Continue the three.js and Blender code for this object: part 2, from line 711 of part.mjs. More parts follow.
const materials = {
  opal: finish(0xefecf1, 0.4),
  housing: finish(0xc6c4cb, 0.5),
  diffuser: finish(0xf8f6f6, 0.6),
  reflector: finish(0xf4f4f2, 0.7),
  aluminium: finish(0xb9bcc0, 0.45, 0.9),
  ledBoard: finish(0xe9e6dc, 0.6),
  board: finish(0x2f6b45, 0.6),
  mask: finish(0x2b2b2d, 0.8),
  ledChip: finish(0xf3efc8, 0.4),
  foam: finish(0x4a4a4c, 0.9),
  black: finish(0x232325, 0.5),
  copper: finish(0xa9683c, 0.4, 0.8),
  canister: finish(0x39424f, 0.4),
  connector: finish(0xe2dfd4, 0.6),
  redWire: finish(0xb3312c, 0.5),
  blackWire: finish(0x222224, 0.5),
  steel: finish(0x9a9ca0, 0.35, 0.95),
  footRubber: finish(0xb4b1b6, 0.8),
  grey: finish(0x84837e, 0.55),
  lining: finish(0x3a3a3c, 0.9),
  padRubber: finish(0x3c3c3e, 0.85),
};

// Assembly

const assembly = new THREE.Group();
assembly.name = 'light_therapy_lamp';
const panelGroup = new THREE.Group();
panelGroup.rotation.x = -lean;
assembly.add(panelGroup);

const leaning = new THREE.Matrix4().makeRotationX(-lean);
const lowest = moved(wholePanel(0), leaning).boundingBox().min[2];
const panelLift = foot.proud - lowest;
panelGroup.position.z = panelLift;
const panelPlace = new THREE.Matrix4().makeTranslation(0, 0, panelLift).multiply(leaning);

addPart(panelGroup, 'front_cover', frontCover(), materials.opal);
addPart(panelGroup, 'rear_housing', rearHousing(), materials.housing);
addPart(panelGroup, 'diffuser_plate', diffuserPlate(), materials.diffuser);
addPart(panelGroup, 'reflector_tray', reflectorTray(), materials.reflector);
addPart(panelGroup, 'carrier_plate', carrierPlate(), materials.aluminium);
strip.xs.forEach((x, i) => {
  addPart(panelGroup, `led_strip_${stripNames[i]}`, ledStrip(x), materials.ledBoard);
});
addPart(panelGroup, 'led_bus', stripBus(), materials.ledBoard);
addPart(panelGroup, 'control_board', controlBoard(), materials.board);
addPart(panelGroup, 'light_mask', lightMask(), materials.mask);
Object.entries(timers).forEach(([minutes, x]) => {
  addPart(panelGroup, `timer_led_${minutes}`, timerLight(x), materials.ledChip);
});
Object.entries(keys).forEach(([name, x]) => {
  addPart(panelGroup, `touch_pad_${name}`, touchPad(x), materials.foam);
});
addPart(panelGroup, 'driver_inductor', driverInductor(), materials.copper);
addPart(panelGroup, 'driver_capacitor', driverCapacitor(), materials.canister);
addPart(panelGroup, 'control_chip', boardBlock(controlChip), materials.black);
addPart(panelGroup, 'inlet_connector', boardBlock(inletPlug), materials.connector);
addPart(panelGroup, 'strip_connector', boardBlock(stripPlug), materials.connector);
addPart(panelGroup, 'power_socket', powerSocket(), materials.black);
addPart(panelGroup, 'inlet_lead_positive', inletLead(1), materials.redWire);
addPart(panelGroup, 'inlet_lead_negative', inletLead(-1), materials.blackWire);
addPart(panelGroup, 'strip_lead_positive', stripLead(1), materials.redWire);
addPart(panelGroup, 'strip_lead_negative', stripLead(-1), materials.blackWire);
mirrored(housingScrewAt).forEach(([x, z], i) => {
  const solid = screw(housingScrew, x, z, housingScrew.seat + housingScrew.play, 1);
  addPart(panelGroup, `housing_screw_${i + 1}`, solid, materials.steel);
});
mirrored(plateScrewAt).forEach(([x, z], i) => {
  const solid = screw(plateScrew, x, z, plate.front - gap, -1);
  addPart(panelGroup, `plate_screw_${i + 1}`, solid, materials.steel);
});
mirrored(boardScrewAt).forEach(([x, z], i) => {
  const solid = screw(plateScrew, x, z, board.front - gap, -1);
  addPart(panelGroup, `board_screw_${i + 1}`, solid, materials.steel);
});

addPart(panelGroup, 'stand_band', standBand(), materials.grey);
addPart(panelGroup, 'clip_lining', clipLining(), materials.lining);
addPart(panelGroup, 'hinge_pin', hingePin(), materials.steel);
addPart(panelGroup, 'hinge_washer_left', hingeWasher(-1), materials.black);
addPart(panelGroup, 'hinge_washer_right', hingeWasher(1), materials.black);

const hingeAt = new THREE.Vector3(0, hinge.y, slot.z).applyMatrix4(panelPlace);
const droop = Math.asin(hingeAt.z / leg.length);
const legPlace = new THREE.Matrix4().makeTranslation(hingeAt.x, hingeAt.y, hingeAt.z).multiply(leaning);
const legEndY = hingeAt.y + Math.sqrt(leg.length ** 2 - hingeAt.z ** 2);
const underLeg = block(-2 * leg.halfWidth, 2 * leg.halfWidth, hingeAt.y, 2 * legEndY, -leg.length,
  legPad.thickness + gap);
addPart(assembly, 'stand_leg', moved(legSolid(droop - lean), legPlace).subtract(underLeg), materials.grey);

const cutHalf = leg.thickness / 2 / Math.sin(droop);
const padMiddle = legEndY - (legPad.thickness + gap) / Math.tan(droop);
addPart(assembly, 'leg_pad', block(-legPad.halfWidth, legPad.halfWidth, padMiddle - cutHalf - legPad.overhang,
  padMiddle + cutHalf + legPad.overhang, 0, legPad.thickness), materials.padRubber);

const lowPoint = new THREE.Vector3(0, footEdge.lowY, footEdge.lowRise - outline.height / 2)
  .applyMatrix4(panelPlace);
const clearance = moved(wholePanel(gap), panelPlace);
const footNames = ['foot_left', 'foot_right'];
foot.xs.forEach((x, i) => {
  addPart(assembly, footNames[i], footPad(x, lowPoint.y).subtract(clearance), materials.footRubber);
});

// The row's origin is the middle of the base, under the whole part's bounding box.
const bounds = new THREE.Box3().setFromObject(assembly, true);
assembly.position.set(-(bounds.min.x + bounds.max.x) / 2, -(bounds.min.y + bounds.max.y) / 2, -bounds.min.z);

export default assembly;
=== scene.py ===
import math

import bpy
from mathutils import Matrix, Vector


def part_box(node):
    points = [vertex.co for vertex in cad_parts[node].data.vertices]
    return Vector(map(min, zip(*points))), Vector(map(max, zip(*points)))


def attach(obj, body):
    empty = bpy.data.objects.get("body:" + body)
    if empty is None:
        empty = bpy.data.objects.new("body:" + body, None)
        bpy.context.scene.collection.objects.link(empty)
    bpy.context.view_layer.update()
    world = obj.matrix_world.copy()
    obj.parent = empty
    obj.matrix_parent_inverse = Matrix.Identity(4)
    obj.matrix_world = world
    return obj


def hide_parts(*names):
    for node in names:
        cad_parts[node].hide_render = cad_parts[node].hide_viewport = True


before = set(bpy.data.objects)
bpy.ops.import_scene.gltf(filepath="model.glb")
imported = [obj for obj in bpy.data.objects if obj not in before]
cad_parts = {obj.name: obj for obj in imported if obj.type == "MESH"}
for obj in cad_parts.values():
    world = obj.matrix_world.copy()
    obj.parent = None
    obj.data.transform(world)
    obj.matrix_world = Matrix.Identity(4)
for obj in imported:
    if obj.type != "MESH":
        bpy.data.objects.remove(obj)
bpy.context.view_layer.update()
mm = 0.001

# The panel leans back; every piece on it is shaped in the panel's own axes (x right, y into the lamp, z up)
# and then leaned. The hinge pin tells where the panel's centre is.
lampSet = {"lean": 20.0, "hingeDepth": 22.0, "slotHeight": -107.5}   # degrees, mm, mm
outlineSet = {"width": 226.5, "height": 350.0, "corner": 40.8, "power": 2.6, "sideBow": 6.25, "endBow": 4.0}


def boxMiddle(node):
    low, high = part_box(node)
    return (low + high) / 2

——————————

--- Work required ---
Of the lines in the material, how many hold the word "imported"? Reply with the number only.

--- Response below ---
3